Just when we thought we had a tournament of true magnitude, an event to hold up before all others in the sporting world that would serve to inspire young people everywhere and attract them to the game, we see an event run by an organisation afraid to ignore all other considerations and just do the right thing for the game.

For this decision went far beyond the confines of ERC, the Heineken Cup or English rugby. A ban, the only truly meaningful punishment for what Harlequins did, would have sent a message loud and clear not just to the entire game but to every individual tempted to cheat in the professional code.

As Lawrence Dallaglio of London Wasps said, Harlequins had their fine increased by just over £40,000 by the second hearing which at last began to unravel some of the truth. Well, big deal. Harlequins will be laughing all the way to the bank about that.

Entry into the Heineken Cup with four guaranteed home games in a season is worth about £1 million each season to a leading club. Had Harlequins been banned from the competition for two years, as any sane, un-biased person would have believed inevitable for their deceit, it would have cost them £2 million. Maybe more, from the damage to their brand name and perhaps sponsors invoking clauses that surely exist in sponsorship agreements about anything detrimental to the sponsoring company's name bringing financial penalties or even possibly termination of the contract.

Was this another reason why ERC defied general belief and refused to ban Harlequins? Were they afraid the club could hit serious financial trouble ? Were they protecting their ‘friends' at the club, people in high places?

For as Dallaglio rightly pointed out, Wasps were thrown out of the competition a few years ago for fielding an ineligible player. Clearly, in the eyes of ERC, that was a more serious offence than blatant cheating of this kind. What are we to make of rugby's muddled values ?

This is simply not a credible decision by ERC. But it is one that reveals they are totally out of touch with the real rugby world and the feeling of genuine anger among so many people who love and support the game.

Are we not further entitled to ask why, if as some allege there was a genuine conspiracy to defraud by Harlequins, ERC have not sent the papers to the police? Such would be a criminal act; why would ERC not wish to comply with the law of the land and ask the police to investigate?
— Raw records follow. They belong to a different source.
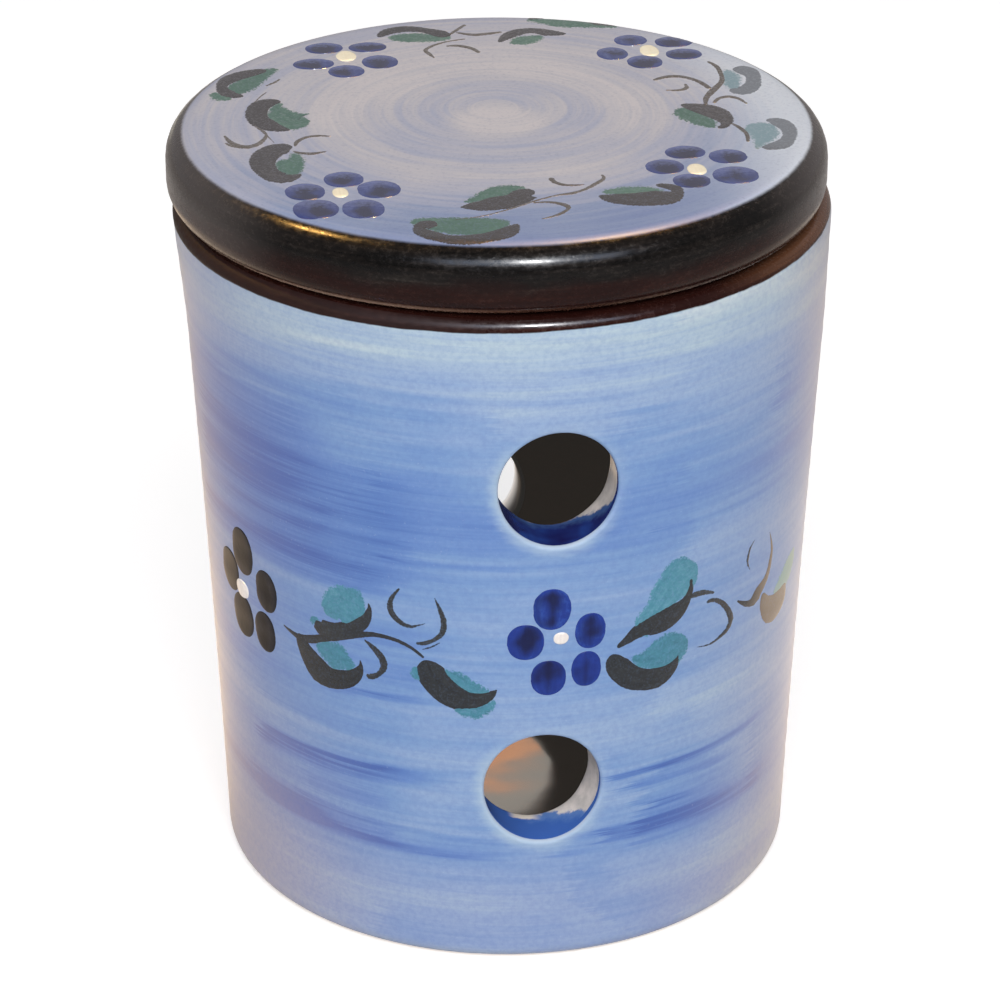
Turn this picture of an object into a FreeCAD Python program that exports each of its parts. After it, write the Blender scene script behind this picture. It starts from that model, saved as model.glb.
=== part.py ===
import FreeCAD, Part
import math
import os

# A garlic keeper in two loose pieces of glazed earthenware: a tapered, wheel-thrown jar with
# vent holes through its wall, and a flat lid that lies on the jar's rim and is kept in place
# by a ring underneath.
# Millimetres, +Z up. The origin is the centre of the foot, on the surface that it stands on.
# A heading is in degrees round the jar, from -Y, the front, towards +X.

# Jar: outside
jar_height = 139.6
foot_radius = 56.7            # where the side would meet the ground
rim_radius = 63.5             # where the side would meet the top of the rim
foot_edge_round = 3.4
rim_outer_round = 2.6

# Jar: inside and underneath
wall_thickness = 9.3
floor_thickness = 9.6
floor_corner_round = 8.0
rim_inner_round = 1.5
foot_ring_width = 9.0
foot_recess_depth = 4.0       # the turned hollow inside the foot ring
foot_inner_round = 1.2
foot_hollow_round = 2.5

# Vent holes
vent_half_width = 11.3
vent_half_height = 11.8
vent_edge_round = 0.6
upper_vent_height = 104.2
front_lower_vent_height = 39.3
back_lower_vent_height = 51.0
front_vent_lean = 1.1         # headings of the front pair: upper one right, lower one left
back_heading = 180.0

# Lid
lid_radius = 63.6
lid_thickness = 13.7          # at the rim, from the seat to the top
lid_hollow_depth = 3.0        # how far the underside is hollowed inside the ring
lid_upper_round = 5.5
lid_lower_round = 6.0
ring_depth = 6.0
ring_width = 5.0
ring_clearance = 2.4          # all round, between the ring and the mouth
ring_edge_round = 1.5
ring_root_round = 1.0
lid_shift_x = -1.7            # where the lid lies within that clearance
lid_shift_y = 0.25

# Places that follow from the sizes above
jar_floor_top = foot_recess_depth + floor_thickness
mouth_radius = rim_radius - wall_thickness
foot_inner_radius = foot_radius - foot_ring_width
ring_radius = mouth_radius - ring_clearance


def vector(radius, height):
    return FreeCAD.Vector(radius, 0, height)


def turned_solid(corners):
    # Turns an outline round the Z axis. A corner is (radius, height, rounding), and the
    # outline starts and ends on the axis.
    edges = []
    start = vector(*corners[0][:2])
    for before, corner, after in zip(corners, corners[1:], corners[2:]):
        point = vector(*corner[:2])
        way_in = (point - vector(*before[:2])).normalize()
        way_out = (vector(*after[:2]) - point).normalize()
        turn = way_in.getAngle(way_out)
        reach = corner[2] * math.tan(turn / 2)
        arc_start = point - way_in * reach
        arc_end = point + way_out * reach
        inward = (way_out - way_in).normalize()
        middle = point + inward * corner[2] * (1 / math.cos(turn / 2) - 1)
        edges.append(Part.LineSegment(start, arc_start).toShape())
        edges.append(Part.Arc(arc_start, middle, arc_end).toShape())
        start = arc_end
    edges.append(Part.LineSegment(start, vector(*corners[-1][:2])).toShape())
    edges.append(Part.LineSegment(vector(*corners[-1][:2]), vector(*corners[0][:2])).toShape())
    face = Part.Face(Part.Wire(edges))
    return face.revolve(FreeCAD.Vector(0, 0, 0), FreeCAD.Vector(0, 0, 1), 360)


def side_radius(height):
    # The outside of the tapered wall.
    return foot_radius + (rim_radius - foot_radius) * height / jar_height


def jar_body():
    return turned_solid([
        (0, foot_recess_depth, 0),
        (foot_inner_radius, foot_recess_depth, foot_hollow_round),
        (foot_inner_radius, 0, foot_inner_round),
        (foot_radius, 0, foot_edge_round),
        (rim_radius, jar_height, rim_outer_round),
        (mouth_radius, jar_height, rim_inner_round),
        (side_radius(jar_floor_top) - wall_thickness, jar_floor_top, floor_corner_round),
        (0, jar_floor_top, 0),
    ])


def vent_punch(heading, height):
    # An upright oval bar that passes through one side of the wall only.
    oval = Part.Ellipse(FreeCAD.Vector(0, 0, 0), vent_half_height, vent_half_width).toShape()
    punch = Part.Face(Part.Wire([oval])).extrude(FreeCAD.Vector(0, 0, rim_radius))
    punch.translate(FreeCAD.Vector(0, 0, wall_thickness))
    punch.rotate(FreeCAD.Vector(0, 0, 0), FreeCAD.Vector(0, 1, 0), 90)
    punch.rotate(FreeCAD.Vector(0, 0, 0), FreeCAD.Vector(0, 0, 1), heading - 90)
    punch.translate(FreeCAD.Vector(0, 0, height))
    return punch


def is_vent_edge(edge):
    # The vent holes' edges are the only closed ones that don't lie level.
    box = edge.BoundBox
    return edge.isClosed() and box.ZLength > vent_half_height


def jar():
    shape = jar_body()
    for heading, height in (
        (front_vent_lean, upper_vent_height),
        (-front_vent_lean, front_lower_vent_height),
        (back_heading, upper_vent_height),
        (back_heading, back_lower_vent_height),
    ):
        shape = shape.cut(vent_punch(heading, height))
    edges = [edge for edge in shape.Edges if is_vent_edge(edge)]
    return shape.makeFillet(vent_edge_round, edges)


def lid():
    # Its flat underside lies on the rim, and the ring hangs inside the mouth.
    seat = jar_height
    ring_bottom = seat - ring_depth
    shape = turned_solid([
        (0, seat + lid_hollow_depth, 0),
        (ring_radius - ring_width, seat + lid_hollow_depth, ring_root_round),
        (ring_radius - ring_width, ring_bottom, ring_edge_round),
        (ring_radius, ring_bottom, ring_edge_round),
        (ring_radius, seat, ring_root_round),
        (lid_radius, seat, lid_lower_round),
        (lid_radius, seat + lid_thickness, lid_upper_round),
        (0, seat + lid_thickness, 0),
    ])
    shape.translate(FreeCAD.Vector(lid_shift_x, lid_shift_y, 0))
    return shape


os.makedirs("parts", exist_ok=True)
for name, make in (("jar", jar), ("lid", lid)):
    solid = make()
    box = solid.BoundBox
    print(name, "solids", len(solid.Solids), "valid", solid.isValid(),
          "volume", round(solid.Volume), "x", round(box.XMin, 2), round(box.XMax, 2),
          "z", round(box.ZMin, 2), round(box.ZMax, 2))
    solid.exportStep("parts/" + name + ".step")
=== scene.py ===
import math
import bmesh
import bpy
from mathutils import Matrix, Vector, noise


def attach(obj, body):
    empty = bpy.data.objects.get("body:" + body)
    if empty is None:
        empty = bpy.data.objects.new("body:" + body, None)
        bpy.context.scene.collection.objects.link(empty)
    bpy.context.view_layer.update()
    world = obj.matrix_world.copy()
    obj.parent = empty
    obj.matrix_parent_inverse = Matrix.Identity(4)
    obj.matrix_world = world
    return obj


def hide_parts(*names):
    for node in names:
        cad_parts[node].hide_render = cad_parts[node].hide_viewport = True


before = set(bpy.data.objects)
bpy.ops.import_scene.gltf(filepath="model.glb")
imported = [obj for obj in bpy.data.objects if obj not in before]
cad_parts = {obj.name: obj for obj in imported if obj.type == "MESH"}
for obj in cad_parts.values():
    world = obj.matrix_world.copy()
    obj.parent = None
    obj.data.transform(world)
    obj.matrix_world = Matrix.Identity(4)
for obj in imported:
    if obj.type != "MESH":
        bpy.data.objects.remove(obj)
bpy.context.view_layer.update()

# A glazed garlic keeper: a thrown jar with vents, and a flat lid that lies on its rim.
# Sizes below are millimetres and degrees. A heading is counted from the front, -Y, towards +X.
mm = 0.001


def clearSelection():
    if bpy.context.mode != "OBJECT":
        bpy.ops.object.mode_set(mode="OBJECT")
    bpy.ops.object.select_all(action="DESELECT")


def makeActive(piece):
    clearSelection()
    piece.select_set(True)
    bpy.context.view_layer.objects.active = piece


def closeMesh(nearness):
    # Leaves edit mode with the mesh welded and its normals outward
    bpy.ops.mesh.select_all(action="SELECT")
    bpy.ops.mesh.remove_doubles(threshold=nearness * mm)
    bpy.ops.mesh.normals_make_consistent(inside=False)
    bpy.ops.object.mode_set(mode="OBJECT")


def easeStep(value, low, high):
    share = min(1.0, max(0.0, (value - low) / (high - low)))
    return share * share * (3 - 2 * share)


# Finishes: small helpers that lay out nodes

def screenColour(red, green, blue):
    # 0 to 255, as on a screen, to what a shader socket takes
    values = [v / 255 for v in (red, green, blue)]
    return tuple(v / 12.92 if v < 0.0405 else ((v + 0.055) / 1.055) ** 2.4 for v in values) + (1.0,)


class Value:
    # A node's output, with signs and short words for the nodes that carry it on
    def __init__(self, recipe, socket):
        self.recipe = recipe
        self.socket = socket

    def calc(self, operation, other=0.0):
        return self.recipe.out("ShaderNodeMath", {0: self, 1: other}, operation=operation)

    def __add__(self, other):
        return self.calc("ADD", other)

    def __radd__(self, other):
        return self.calc("ADD", other)

    def __sub__(self, other):
        return self.calc("SUBTRACT", other)

    def __rsub__(self, other):
        return self.recipe.out("ShaderNodeMath", {0: other, 1: self}, operation="SUBTRACT")

    def __mul__(self, other):
        return self.calc("MULTIPLY", other)

    def __truediv__(self, number):
        return self.calc("MULTIPLY", 1 / number)

    def __lt__(self, other):
        return self.calc("LESS_THAN", other)

    def __gt__(self, other):
        return self.calc("GREATER_THAN", other)

    def __abs__(self):
        return self.calc("ABSOLUTE")

    def sign(self):
        return self.calc("SIGN")

    def root(self):
        return self.calc("SQRT")

    def atLeast(self, other):
        return self.calc("MAXIMUM", other)

    def fade(self, low, high, start=0.0, end=1.0):
        inputs = {0: self, 1: low, 2: high, 3: start, 4: end}
        return self.recipe.out("ShaderNodeMapRange", inputs, interpolation_type="SMOOTHSTEP")

    def fadeOut(self, low, high):
        return self.fade(low, high, 1.0, 0.0)

    def sway(self, reach):
        # Noise turned to a shift of up to this much either way
        return self.fade(0.3, 0.7, -reach, reach)

    def between(self, first, second):
        return self.recipe.out("ShaderNodeMix", {0: self, 2: first, 3: second}, data_type="FLOAT")

    def blend(self, share, other):
        return self.recipe.blendColour(share, self, other)

    def split(self):
        return self.recipe.outs("ShaderNodeSeparateXYZ", {0: self})

    def stretch(self, across, along, up, shift=(0, 0, 0)):
        inputs = {"Vector": self, "Scale": (across, along, up), "Location": shift}
        return self.recipe.out("ShaderNodeMapping", inputs)

    def sized(self, across, along, up, shift=(0, 0, 0)):
        # Makes the grain that reads it this many millimetres coarse
        return self.stretch(1 / across, 1 / along, 1 / up, shift)

    def grain(self, scale=1.0, detail=2.0, rough=0.5):
        inputs = {"Vector": self, "Scale": scale, "Detail": detail, "Roughness": rough}
        return self.recipe.out("ShaderNodeTexNoise", inputs)

    def ramp(self, stops, smooth="LINEAR"):
        made = self.recipe.node("ShaderNodeValToRGB", {0: self})
        band = made.color_ramp
        band.interpolation = smooth
        while len(band.elements) < len(stops):
            band.elements.new(0.5)
        for element, (place, colour) in zip(band.elements, stops):
            element.position = place
        for element, (place, colour) in zip(band.elements, stops):
            grey = (colour, colour, colour, 1)
            element.color = screenColour(*colour) if isinstance(colour, tuple) else grey
        return Value(self.recipe, made.outputs[0])


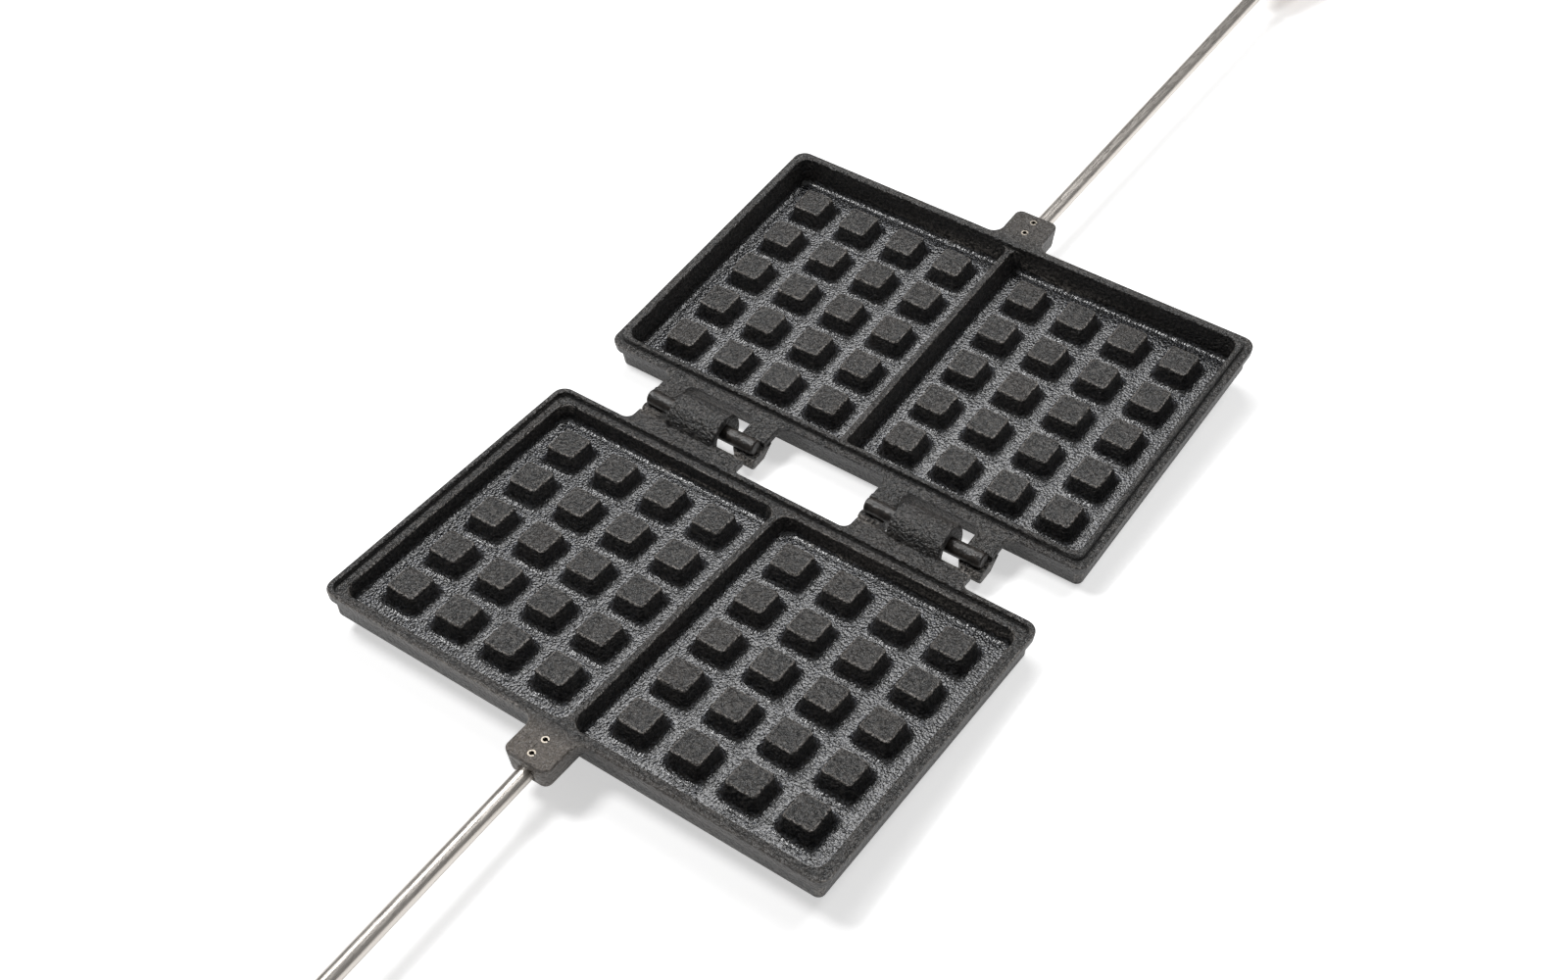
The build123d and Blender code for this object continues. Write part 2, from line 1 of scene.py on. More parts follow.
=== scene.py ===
# %% [markdown]
# # A cast-iron waffle iron, hooked together and lying open
#
# Two black castings lie face up on the table with their long handles pointing away from each other. Two
# hooks on the lower half hold two round bars on the upper half, and the iron folds shut about them.
#
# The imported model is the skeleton: it says where every piece is, and this script moves none of it.
# Blender adds what the skeleton leaves plain: the cast shape of the pegs, and what each surface is made of.

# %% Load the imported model
import json
import math

import bmesh
import bpy
from mathutils import Matrix, Vector


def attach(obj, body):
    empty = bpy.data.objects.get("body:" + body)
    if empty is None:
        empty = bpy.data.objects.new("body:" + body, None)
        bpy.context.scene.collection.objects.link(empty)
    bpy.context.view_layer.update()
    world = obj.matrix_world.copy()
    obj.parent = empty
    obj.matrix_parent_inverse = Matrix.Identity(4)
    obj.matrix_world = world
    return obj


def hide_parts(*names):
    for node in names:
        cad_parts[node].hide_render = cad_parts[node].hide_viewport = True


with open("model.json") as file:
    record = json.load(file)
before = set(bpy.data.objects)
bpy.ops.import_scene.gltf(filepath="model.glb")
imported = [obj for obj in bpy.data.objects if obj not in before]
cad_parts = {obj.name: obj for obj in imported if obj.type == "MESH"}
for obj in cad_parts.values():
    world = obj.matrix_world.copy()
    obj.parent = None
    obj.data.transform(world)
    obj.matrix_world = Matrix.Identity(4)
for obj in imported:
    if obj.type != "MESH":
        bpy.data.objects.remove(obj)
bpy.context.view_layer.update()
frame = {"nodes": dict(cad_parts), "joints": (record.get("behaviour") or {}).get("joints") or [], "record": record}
nodes = frame["nodes"]

# %% [markdown]
# ## The half frame
#
# Both castings come from the same pattern, so they are easiest to work on in one common frame, in
# millimetres: the middle of the plate at x = y = 0, the face where the halves meet at z = 0, the hinge on
# the +Y side. A matrix lays that frame down where a half really lies. Each half leans a few degrees, because
# it rests on the edge of its underside and on the butt of its grip.

# %% Where each half lies
MM = 0.001
HINGE_Y = 90.4                # from the middle of a plate to the axis of the hinge
HINGE_Z = 0.1                 # from the meeting face up to that axis
hinge_height = frame["joints"][0]["pos_m"][2]
resting_face = frame["record"]["mounts"][0]["axis"]
tilt = math.atan2(abs(resting_face[1]), abs(resting_face[2]))


def half_frame(upper):
    """The matrix from a half's own millimetres to the table, in metres."""
    lean = tilt if upper else -tilt
    turn = math.pi if upper else 0.0
    return (Matrix.Translation((0, 0, hinge_height)) @ Matrix.Rotation(lean, 4, "X")
            @ Matrix.Rotation(turn, 4, "Z") @ Matrix.Scale(MM, 4)
            @ Matrix.Translation((0, -HINGE_Y, -HINGE_Z)))


print("each half leans", round(math.degrees(tilt), 2), "degrees; the hinge is",
      round(hinge_height / MM, 2), "mm up")

# %% [markdown]
# ## Small helpers
#
# Colours are written as a web page writes them, and one function turns them into the linear numbers that a
# shader adds up. One function adds a node: it sets the node's properties and fills its inputs, either with
# a value or with a link from another node. The short functions after it are the few nodes that every
# material here is built from: a place to look up, noise, a stretched range, a blend of two colours, a sum,
# bumps, and the shader at the end.

# %% Helpers for colours and nodes
def colour(code):
    """Linear RGBA from a hex code."""
    parts = [int(code[i:i + 2], 16) / 255 for i in (1, 3, 5)]
    linear = [p / 12.92 if p <= 0.04045 else ((p + 0.055) / 1.055) ** 2.4 for p in parts]
    return (*linear, 1.0)


def add(tree, kind, inputs=None, **settings):
    """One node, with its settings and what goes into it."""
    node = tree.nodes.new(kind)
    for name, value in settings.items():
        setattr(node, name, value)
    for key, value in (inputs or {}).items():
        if isinstance(value, bpy.types.NodeSocket):
            tree.links.new(value, node.inputs[key])
        else:
            node.inputs[key].default_value = value
    return node


def place_object(name, data):
    """A new object in the scene, at the origin."""
    thing = bpy.data.objects.new(name, data)
    bpy.context.scene.collection.objects.link(thing)
    return thing


def new_material(name):
    """An empty material and its node tree."""
    material = bpy.data.materials.new(name)
    material.use_nodes = True
    material.node_tree.nodes.clear()
    return material, material.node_tree


def object_place(tree):
    """The point being shaded, in the piece's own metres."""
    return add(tree, "ShaderNodeTexCoord").outputs["Object"]


def noise(tree, place, millimetres, detail=2.0, roughness=0.5, output=0):
    """Soft random bumps, each about this many millimetres long."""
    return add(tree, "ShaderNodeTexNoise",
               {"Vector": place, "Scale": 1 / (millimetres * MM),
                "Detail": detail, "Roughness": roughness}).outputs[output]


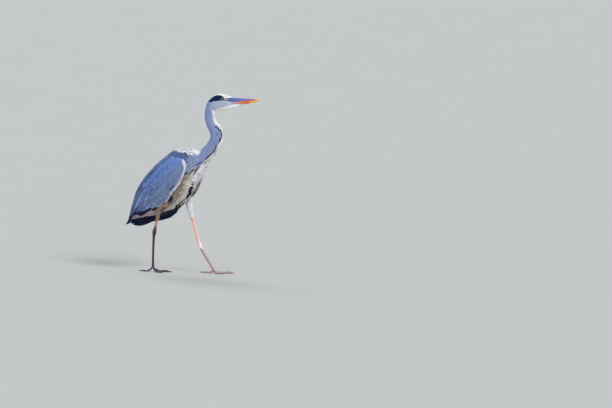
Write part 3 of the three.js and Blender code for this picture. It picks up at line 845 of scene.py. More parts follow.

After all, Harlequins have shown little desire to sweep away the whole management structure of their club and start afresh. They have allowed just three individuals to take the entire rap for this tawdry affair. What they are saying is that no-one else at the club, not even a Chief Executive Mark Evans who, throughout all his previous career in the game was a Director of Rugby, ever went into the dressing room, never talked to the players or Director of Rugby and certainly never knew anything at all about this whole issue which has, it now turns out, happened several times previously at the club.

What a mess. The ERC's first Tribunal chickened out of the real issue, beggaring belief by everyone involved in rugby, by accepting that no one except Tom Williams actually did anything wrong. When the rugby world picked itself up from falling about laughing and demanded a re-examination which did not assume that rugby after all was only a minority sport for the mentally-challenged, the next step in this sporting farce was for someone else to put his head on the chopping block.

Step forward the next man to draw the short straw, Dean Richards, rugby's man of steel who was never known to take a step backwards and who's legendary success on and off the field had been based on the transparent simplicity and honesty of his personality. A less likely candidate for the role in which ‘Quins now cast him, as the sole inspiration for rugby athletes to serve their club by running around with capsules in their socks, it is hard to imagine. In fact, if my memory is correct, Dean was famous for wearing his socks around his ankles, because no-one could design a pair of sock to defy gravity around his mighty calves.

But the second Tribunal, perhaps unwittingly, but certainly unavoidably, created a new issue and appear to have turned a blind eye to it. When Richards turned up to avoid cross-examination by pleading guilty, what had been a case of an individual cheating became a conspiracy.

Lastly, perhaps the most astonishing thing of all is that esteemed, international business companies like Etihad Airways, who sponsor Harlequins, and Heineken, who sponsor ERC's premier competition, wish to continue to have their names dragged into this foul, unsavoury affair.